Tin stocks https://fingfx.thomsonreuters.com/gfx/ce/yzdvxozrjpx/Tin%20stocks.PNG


Tin stocks in warehouses monitored by the Shanghai Futures Exchange have tumbled more than 50% to 3,248 tonnes since the middle of February and are at their lowest since last December.

In LME-registered warehouses, stocks have dropped more than 50% to 3,500 tonnes since early April and are at levels last seen in June 2019.

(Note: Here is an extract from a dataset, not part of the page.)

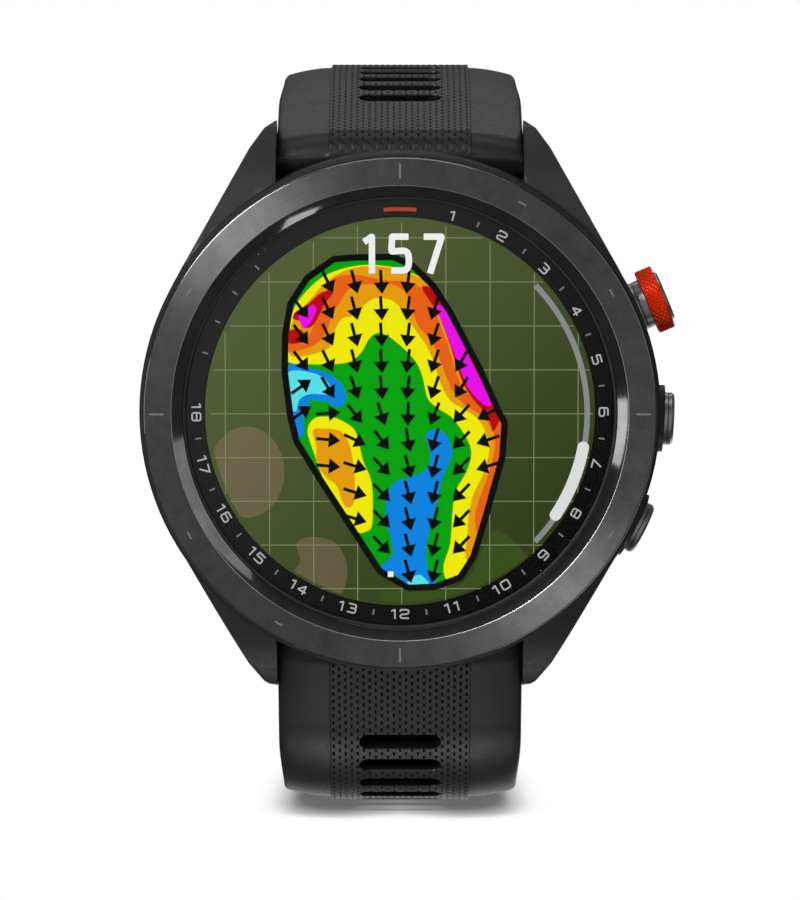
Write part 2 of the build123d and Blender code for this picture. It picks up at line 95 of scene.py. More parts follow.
# Buttons
button_height = 6.8
ring_low, ring_high = 24.35, 25.95
button_angles = {"start_button": 22.9, "middle_button": -2.6, "lower_button": -27.0}
press_shares = {"start_button": 0.72, "middle_button": 0.67, "lower_button": 0.67}

# Strap: each leg is (length, first angle, last angle), turning from straight up to straight back
bar_height, bar_offset = 4.6, 22.9
top_route = [(7.0, 68.0, 68.0), (14.0, 68.0, 88.0), (40.0, 88.0, 170.0)]
bottom_route = [(7.0, 22.0, 22.0), (13.0, 22.0, 82.0), (41.0, 82.0, 136.0), (52.0, 136.0, 172.0)]
half_thickness = [(0.0, 2.5), (7.0, 2.0), (22.0, 1.7), (61.0, 1.45), (200.0, 1.4)]
top_flex, bottom_flex = 21.5, 27.0
latch_spring_end, flex_reach = 6.5, 4.5
pin_distance, tail_length = 62.2, 113.0
slots_top = [8.0 + 2.6 * count for count in range(5)]
slots_bottom = [8.4 + 2.6 * count for count in range(7)]
tail_slots = [52.0 + 6.5 * count for count in range(8)]


# ---------------------------------------------------------------- materials


def colour(red, green, blue):
    """A display colour (0 to 255) as linear light."""

    def linear(value):
        part = value / 255
        return part / 12.92 if part <= 0.04045 else ((part + 0.055) / 1.055) ** 2.4

    return (linear(red), linear(green), linear(blue), 1.0)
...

Tin Spreads https://fingfx.thomsonreuters.com/gfx/ce/qmyvmnegbpr/Tin%20spread.PNG


Worries about supplies on the LME market can be seen in the premium for cash tin over the three-month contract, which last week surged to $175 a tonne from $10 a tonne in April. It was last at $136 a tonne.


Semiconductor sales vs tin prices https://fingfx.thomsonreuters.com/gfx/ce/gjnpwedzqpw/Semiconductor%20sales%20ve%20tin.PNG


However, not all agree on a deficit, with some observers expecting sliding demand to outweigh falling supplies.

James Willoughby, analyst at the International Tin Association, expects a surplus of about 14,000 tonnes this year.

"Smelters will have to produce for cash flow," Willoughby said. "Demand will remain weak until at least the fourth quarter, possibly until next year."

Tin is used in a variety of applications, including chemicals and tinplate for cans, though solder for electronics, white goods and the automotive industry accounts for nearly 50% of global demand.